▶ **Written instruction**: Take the records below and print them verbatim up to and including the line that carries "the front axle.".
──────────────────────────────
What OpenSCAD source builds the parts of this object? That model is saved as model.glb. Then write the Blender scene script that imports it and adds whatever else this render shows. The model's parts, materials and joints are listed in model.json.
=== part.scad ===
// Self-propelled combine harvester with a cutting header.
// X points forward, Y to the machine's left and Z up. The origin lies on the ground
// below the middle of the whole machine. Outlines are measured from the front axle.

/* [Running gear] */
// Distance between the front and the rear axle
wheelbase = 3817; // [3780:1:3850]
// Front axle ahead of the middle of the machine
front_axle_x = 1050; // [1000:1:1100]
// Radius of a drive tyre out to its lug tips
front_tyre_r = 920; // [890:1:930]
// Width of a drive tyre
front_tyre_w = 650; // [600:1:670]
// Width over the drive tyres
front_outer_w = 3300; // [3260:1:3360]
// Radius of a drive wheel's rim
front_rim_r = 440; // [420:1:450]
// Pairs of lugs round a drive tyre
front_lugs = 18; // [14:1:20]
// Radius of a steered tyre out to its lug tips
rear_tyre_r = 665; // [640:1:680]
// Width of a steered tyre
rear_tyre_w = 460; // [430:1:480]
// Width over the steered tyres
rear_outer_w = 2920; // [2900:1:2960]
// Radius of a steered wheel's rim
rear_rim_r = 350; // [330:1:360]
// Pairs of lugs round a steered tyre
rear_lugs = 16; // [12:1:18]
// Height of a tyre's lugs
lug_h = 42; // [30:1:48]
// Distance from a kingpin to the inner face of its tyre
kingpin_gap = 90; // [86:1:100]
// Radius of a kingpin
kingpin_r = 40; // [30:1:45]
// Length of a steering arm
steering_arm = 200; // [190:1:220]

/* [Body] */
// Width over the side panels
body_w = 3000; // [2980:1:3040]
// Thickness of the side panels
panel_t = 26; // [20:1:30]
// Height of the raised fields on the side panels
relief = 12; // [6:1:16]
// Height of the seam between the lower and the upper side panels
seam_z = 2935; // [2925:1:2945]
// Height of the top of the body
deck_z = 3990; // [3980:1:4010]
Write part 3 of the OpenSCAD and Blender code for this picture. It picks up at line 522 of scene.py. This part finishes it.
──────────────────────────────
▶ **Finished exercise**:
What OpenSCAD source builds the parts of this object? That model is saved as model.glb. Then write the Blender scene script that imports it and adds whatever else this render shows. The model's parts, materials and joints are listed in model.json.
=== part.scad ===
// Self-propelled combine harvester with a cutting header.
// X points forward, Y to the machine's left and Z up. The origin lies on the ground
// below the middle of the whole machine. Outlines are measured from the front axle.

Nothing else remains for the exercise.